#### [Source data]

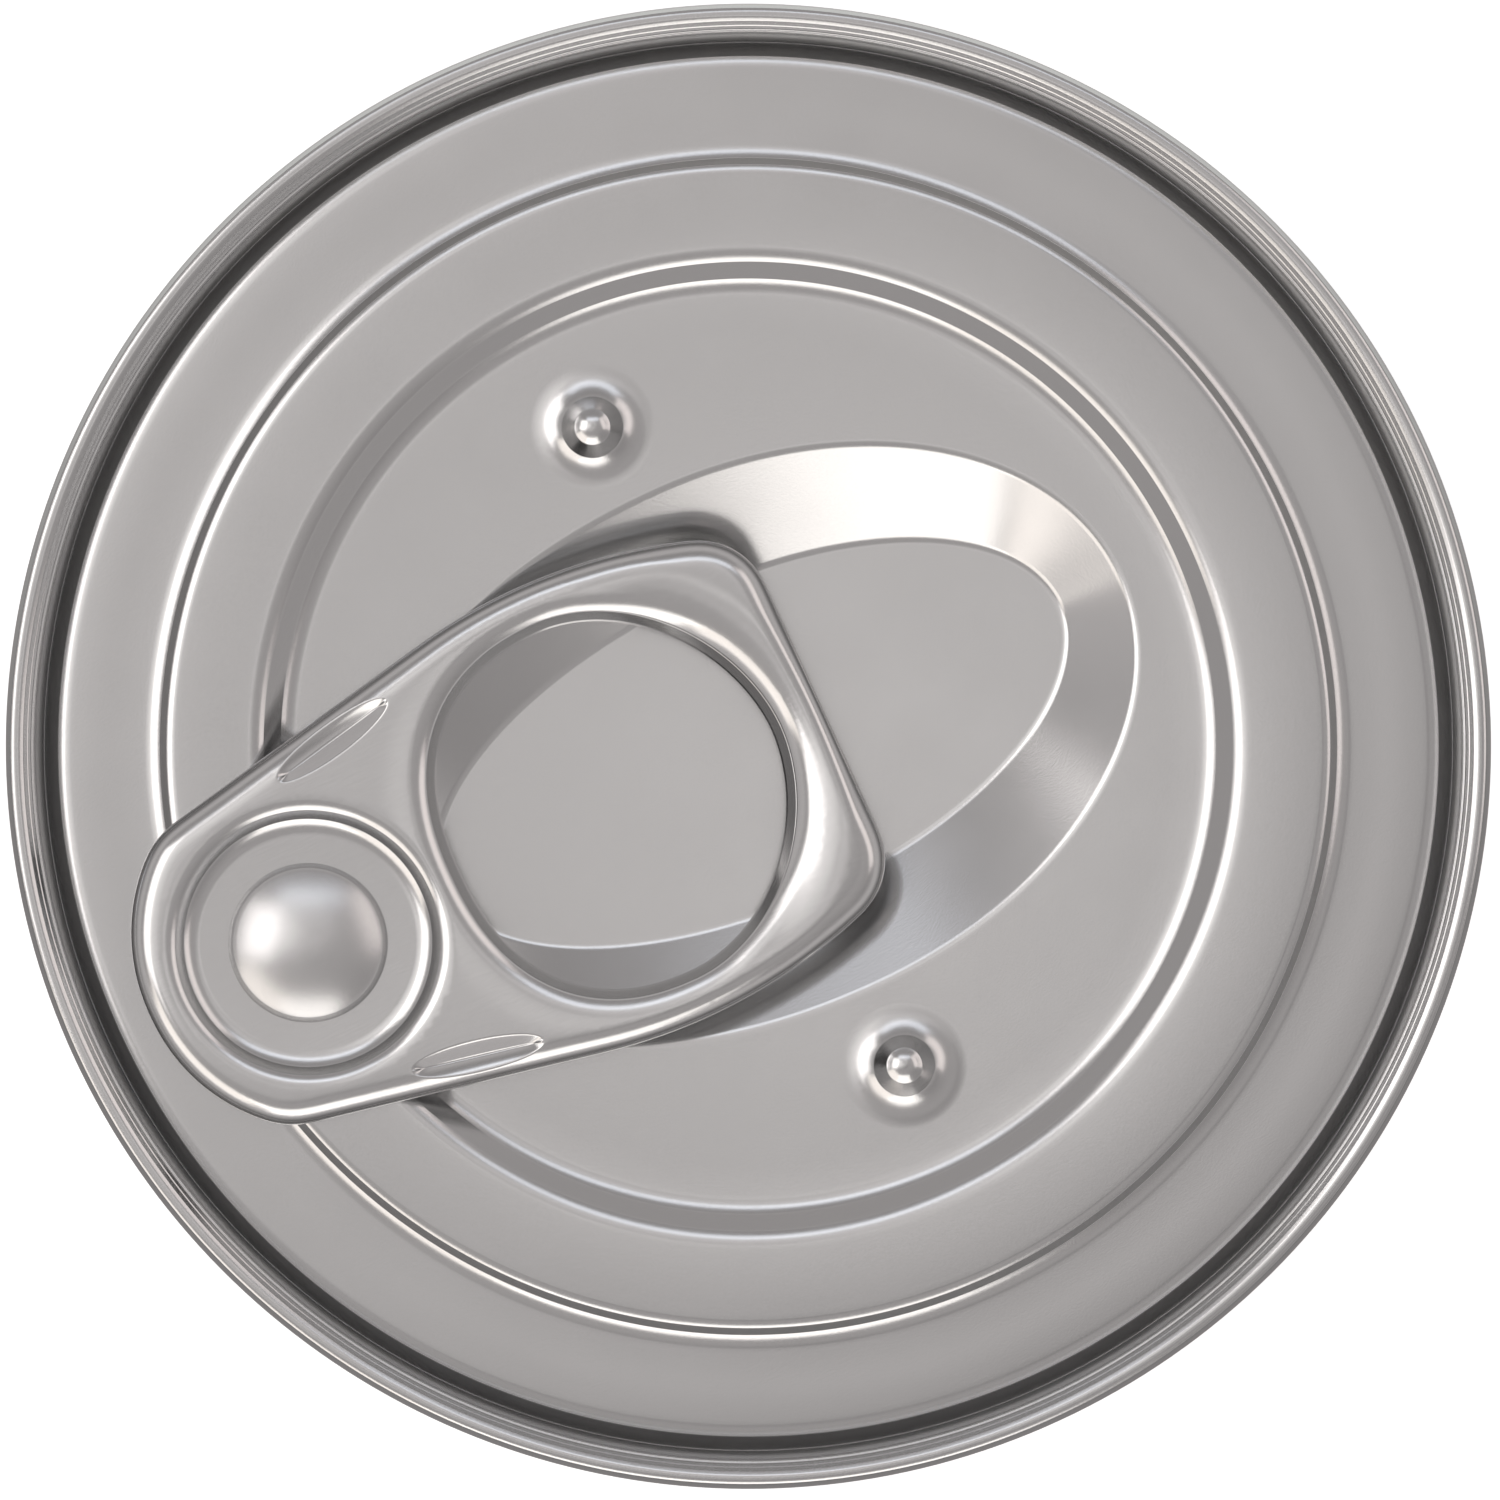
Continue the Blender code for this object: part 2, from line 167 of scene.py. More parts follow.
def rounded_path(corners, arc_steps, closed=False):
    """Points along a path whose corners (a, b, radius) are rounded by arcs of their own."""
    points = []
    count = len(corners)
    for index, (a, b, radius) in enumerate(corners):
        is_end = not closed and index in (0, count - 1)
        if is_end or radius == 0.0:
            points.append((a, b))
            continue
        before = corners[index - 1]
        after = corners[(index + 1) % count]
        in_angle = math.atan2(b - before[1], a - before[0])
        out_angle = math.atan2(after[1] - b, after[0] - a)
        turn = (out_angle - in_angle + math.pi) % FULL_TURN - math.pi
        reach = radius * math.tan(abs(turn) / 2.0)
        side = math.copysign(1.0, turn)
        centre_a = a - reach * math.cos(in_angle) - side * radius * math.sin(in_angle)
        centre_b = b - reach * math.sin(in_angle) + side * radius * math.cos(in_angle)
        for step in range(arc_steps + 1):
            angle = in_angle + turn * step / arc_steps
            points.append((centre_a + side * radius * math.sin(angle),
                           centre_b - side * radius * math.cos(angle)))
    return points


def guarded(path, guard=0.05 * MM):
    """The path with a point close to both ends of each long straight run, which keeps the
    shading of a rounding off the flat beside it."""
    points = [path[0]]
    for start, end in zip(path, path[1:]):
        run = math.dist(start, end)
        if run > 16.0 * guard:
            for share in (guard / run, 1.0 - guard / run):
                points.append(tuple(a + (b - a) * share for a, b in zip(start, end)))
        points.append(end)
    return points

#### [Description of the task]
Please repeat the listing above in full and exactly.

#### [Exercise output]
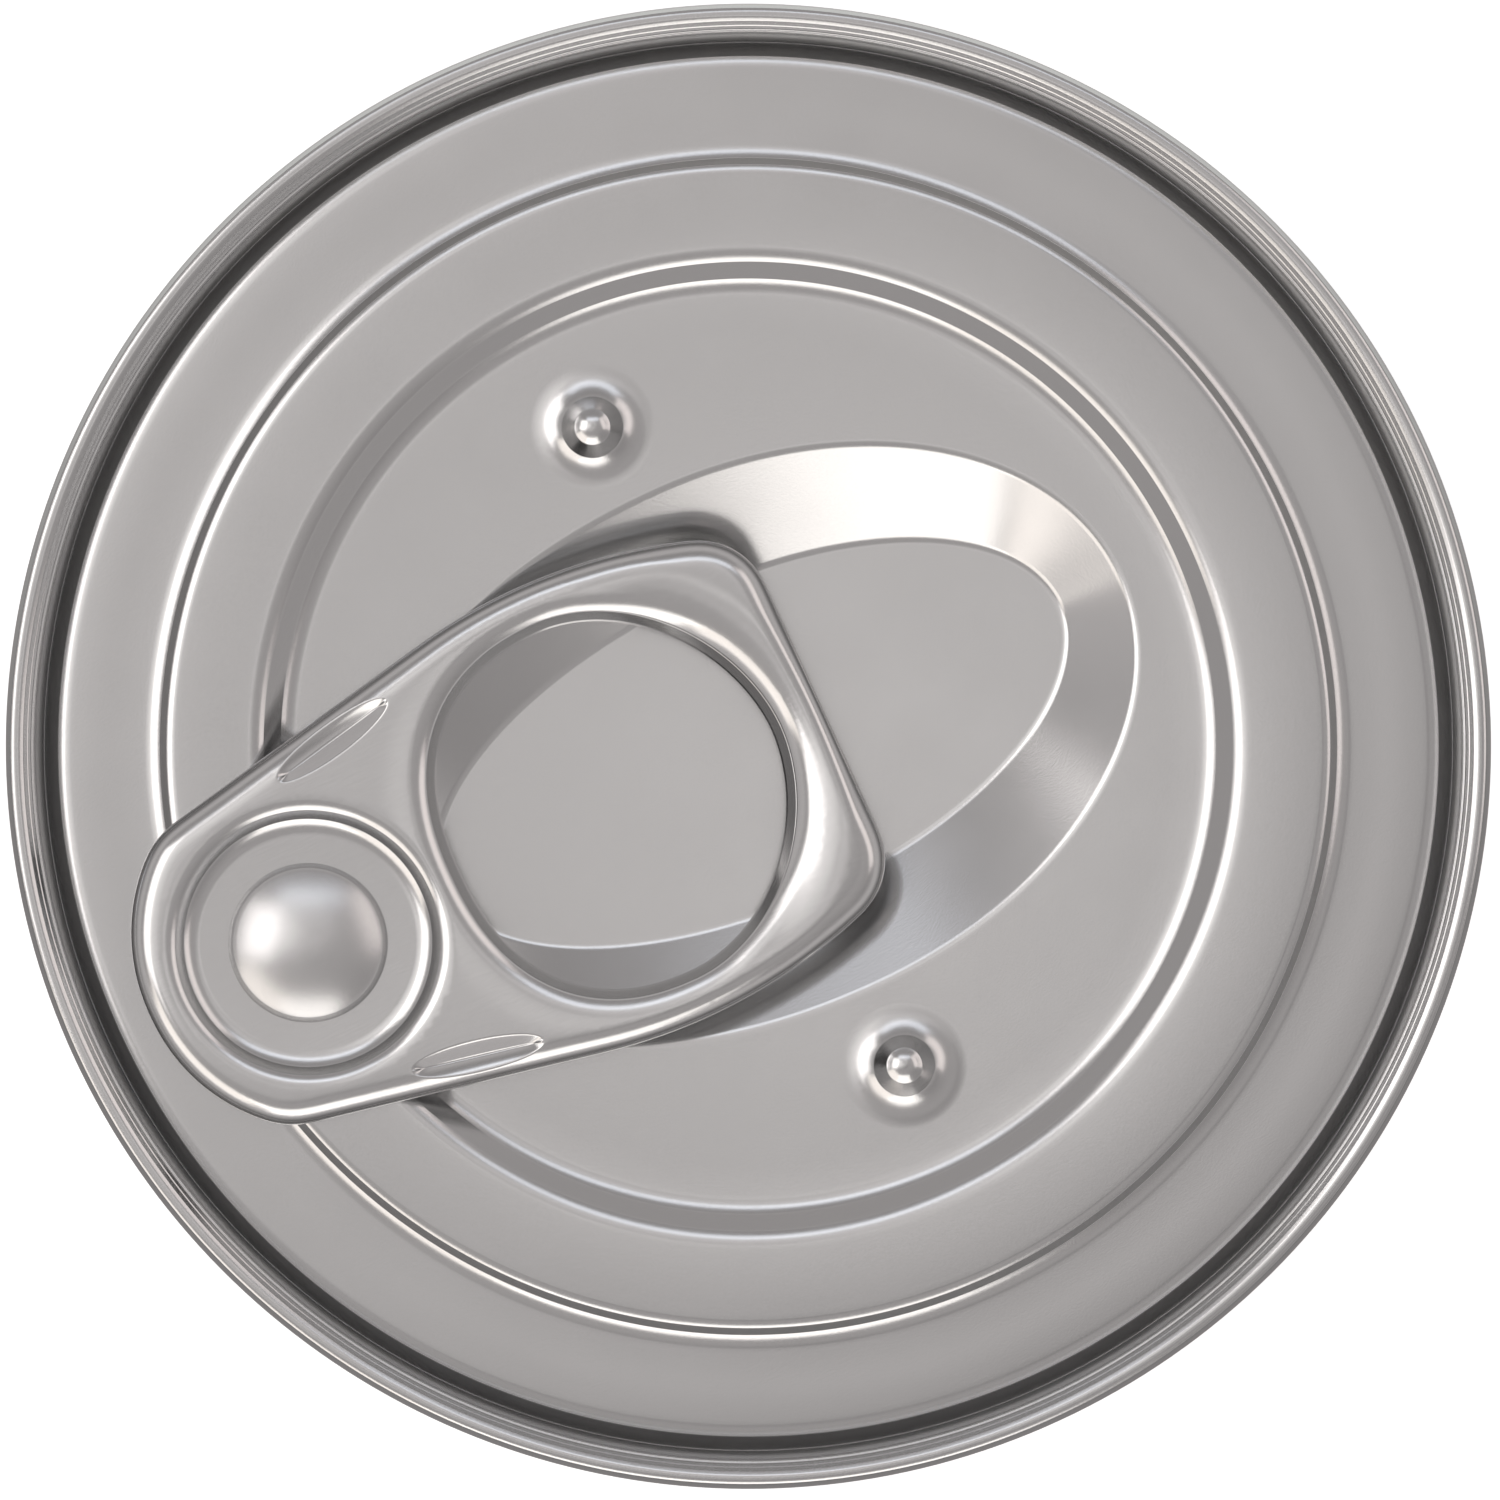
Continue the Blender code for this object: part 2, from line 167 of scene.py. More parts follow.
def rounded_path(corners, arc_steps, closed=False):
    """Points along a path whose corners (a, b, radius) are rounded by arcs of their own."""
    points = []
    count = len(corners)
    for index, (a, b, radius) in enumerate(corners):
        is_end = not closed and index in (0, count - 1)
        if is_end or radius == 0.0:
            points.append((a, b))
            continue
        before = corners[index - 1]
        after = corners[(index + 1) % count]
        in_angle = math.atan2(b - before[1], a - before[0])
        out_angle = math.atan2(after[1] - b, after[0] - a)
        turn = (out_angle - in_angle + math.pi) % FULL_TURN - math.pi
        reach = radius * math.tan(abs(turn) / 2.0)
        side = math.copysign(1.0, turn)
        centre_a = a - reach * math.cos(in_angle) - side * radius * math.sin(in_angle)
        centre_b = b - reach * math.sin(in_angle) + side * radius * math.cos(in_angle)
        for step in range(arc_steps + 1):
            angle = in_angle + turn * step / arc_steps
            points.append((centre_a + side * radius * math.sin(angle),
                           centre_b - side * radius * math.cos(angle)))
    return points


def guarded(path, guard=0.05 * MM):
    """The path with a point close to both ends of each long straight run, which keeps the
    shading of a rounding off the flat beside it."""
    points = [path[0]]
    for start, end in zip(path, path[1:]):
        run = math.dist(start, end)
        if run > 16.0 * guard:
            for share in (guard / run, 1.0 - guard / run):
                points.append(tuple(a + (b - a) * share for a, b in zip(start, end)))
        points.append(end)
    return points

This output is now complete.